Why didn't they balance the budget before the Republicans won the House of Representatives? They couldn't obstruct anything then. The Democrats got the US deeper into debt. You cannot deny that, sag.

Why aren't you upset about Solyndra, the Keystone Pipeline which WOULD have created jobs and helps our economy a lot, and how about putting some tariffs on things imported from China? What's the problem there? We have to pay them to other countries. What's fair is fair.

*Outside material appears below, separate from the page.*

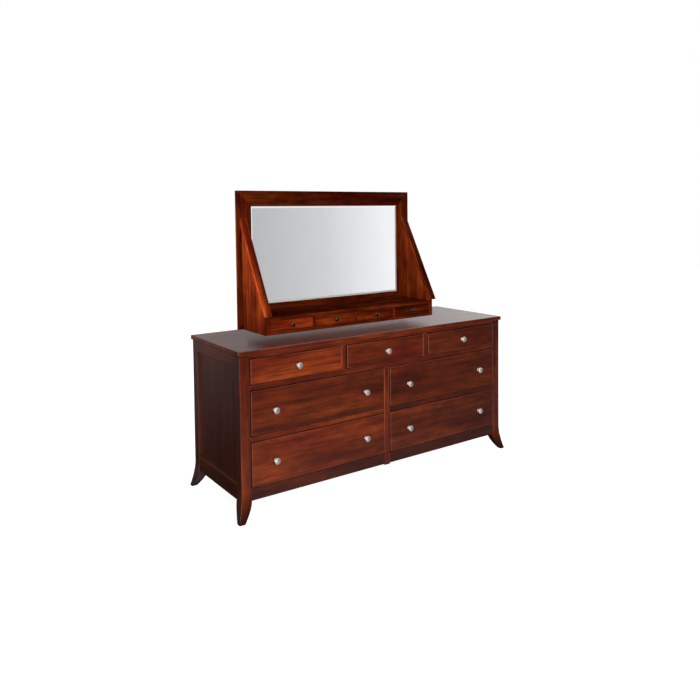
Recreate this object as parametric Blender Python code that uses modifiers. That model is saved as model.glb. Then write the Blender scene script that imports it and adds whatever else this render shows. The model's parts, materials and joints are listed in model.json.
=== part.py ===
# Double dresser with a deck mirror: seven large drawers, four small ones and sabre feet.
# Metres, +Z up, the front faces -Y, and the origin is on the floor in the middle of the footprint.

import math

import bmesh
import bpy
from mathutils import Matrix, Vector

# Case
CASE_WIDTH = 1.660
CASE_DEPTH = 0.540
CASE_HEIGHT = 0.778
FLOOR_GAP = 0.089
POST_SIDE = 0.050
POST_EASE = 0.0025

# Sabre feet
FLARE_START = 0.130
FOOT_FLARE = 0.022
FOOT_TIP = 0.028
FLARE_POWER = 1.6
FOOT_LEVELS = 8

# Top
TOP_THICKNESS = 0.022
TOP_SIDE_OVERHANG = 0.009
TOP_FRONT_OVERHANG = 0.010
TOP_BACK_OVERHANG = 0.004
TOP_EASE = 0.004

# Front frame, with the shares of the three drawer rows from the floor up
BOTTOM_RAIL_HEIGHT = 0.057
RAIL_HEIGHT = 0.025
TOP_RAIL_HEIGHT = 0.016
RAIL_DEPTH = 0.022
RAIL_SETBACK = 0.0015
RAIL_EASE = 0.0015
CENTRE_STILE = 0.034
UPPER_STILE = 0.030
STILE_DROP = 0.005
ROW_SHARES = (0.389, 0.387, 0.224)

# Side and back panels
SIDE_THICKNESS = 0.022
SIDE_RECESS = 0.014
SIDE_TOP_RAIL = 0.056
SIDE_BOTTOM_RAIL = 0.073
BACK_INSET = 0.006
BACK_THICKNESS = 0.018
BACK_RECESS = 0.012
BACK_RAIL = 0.060

# Web frames that carry the drawers
WEB_THICKNESS = 0.018
DUST_PANEL = 0.005
WEB_MEMBER = 0.055
GUIDE_HEIGHT = 0.014
GUIDE_INSET = 0.002

# Drawers
FRONT_THICKNESS = 0.020
FRONT_PROUD = 0.004
FRONT_GAP = 0.0025
FRONT_EASE = 0.005
BOX_WALL = 0.012
BOX_BOTTOM = 0.006
BOX_BOTTOM_RISE = 0.010
BOX_SIDE_CLEARANCE = 0.0015
BOX_TOP_CLEARANCE = 0.012
BOX_BACK_CLEARANCE = 0.020

# Knobs of the large drawers: the spread is a share of the drawer's opening
KNOB_RADIUS = 0.016
KNOB_LENGTH = 0.026
KNOB_HEAD = 0.013
KNOB_DOME = 0.008
KNOB_STEM_RADIUS = 0.006
KNOB_ROSE_RADIUS = 0.0095
KNOB_ROSE_THICKNESS = 0.003
KNOB_SPREAD_SHARE = 0.338
KNOB_STEPS = 16
KNOB_ARC_POINTS = 4

# Mirror
MIRROR_WIDTH = 1.160
MIRROR_HEIGHT = 0.735
MIRROR_FACE = 0.083
MIRROR_FOOT_RAIL = 0.124
MIRROR_THICKNESS = 0.022
MIRROR_BACK_INSET = 0.002
MIRROR_EASE = 0.002
RABBET = 0.008
GLASS_EDGE = 0.0035
GLASS_RISE = 0.0015
GLASS_BEVEL = 0.014
MIRROR_BACKING = 0.004

# Deck under the mirror, its side boards and their sloping caps
DECK_INSET = 0.0245
DECK_DEPTH = 0.250
DECK_HEIGHT = 0.089
DECK_BOARD = 0.017
DECK_DIVIDER = 0.014
DECK_SIDE_THICKNESS = 0.020
DECK_EASE = 0.0015
WING_LIP = 0.008
WING_TOP_SHARE = 0.75
CAP_WIDTH = 0.040
CAP_THICKNESS = 0.020
CAP_EASE = 0.002

# Deck drawers and their knobs
DECK_DRAWERS = 4
DECK_FRONT_THICKNESS = 0.014
DECK_FRONT_PROUD = 0.002
DECK_FRONT_GAP = 0.002
DECK_FRONT_EASE = 0.002
DECK_BOX_WALL = 0.008
DECK_BOX_BOTTOM = 0.005
DECK_BOX_CLEARANCE = 0.0012
DECK_BOX_TOP_CLEARANCE = 0.006
DECK_BOX_BACK_CLEARANCE = 0.010
DECK_KNOB_SHARE = 0.72
DECK_KNOB_STEPS = 14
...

Why not keep NASA going? Yes, there is an investment but it creates countless jobs and creates countless new technologies. I just don't see where the House of Representatives, which was elected with a majority of Republicans in November 2010, is to blame for the gross mismanagement of the economy with a Secretary of the Treasury who did not pay his own taxes! This country is a joke now! Why not let people have private health savings accounts? Why?

Yes, sag, I am optimistic, too. Our country will be fine because there will be no obstructionism going on by Harry Reid and Obama with his preordained vetoes. None of that. He will lose because he has a terrible record. The WORST record!

You know what I am truly SICK of? Obama's Executive Orders. Every time Congress goes on vacation he passes laws without the benefit of Congressional support. That really bothers me. Is he the new King? It seems that way. Think it over.......maybe we have a monarchy after all.

Now that I just heard that gasoline is over $4.00 a gallon in parts of the country I can just say that I am NOT deluded at all. I am sick of speaking with deluded people. Have fun paying your heating bills and gasoline prices. This President has all the wrong ideas.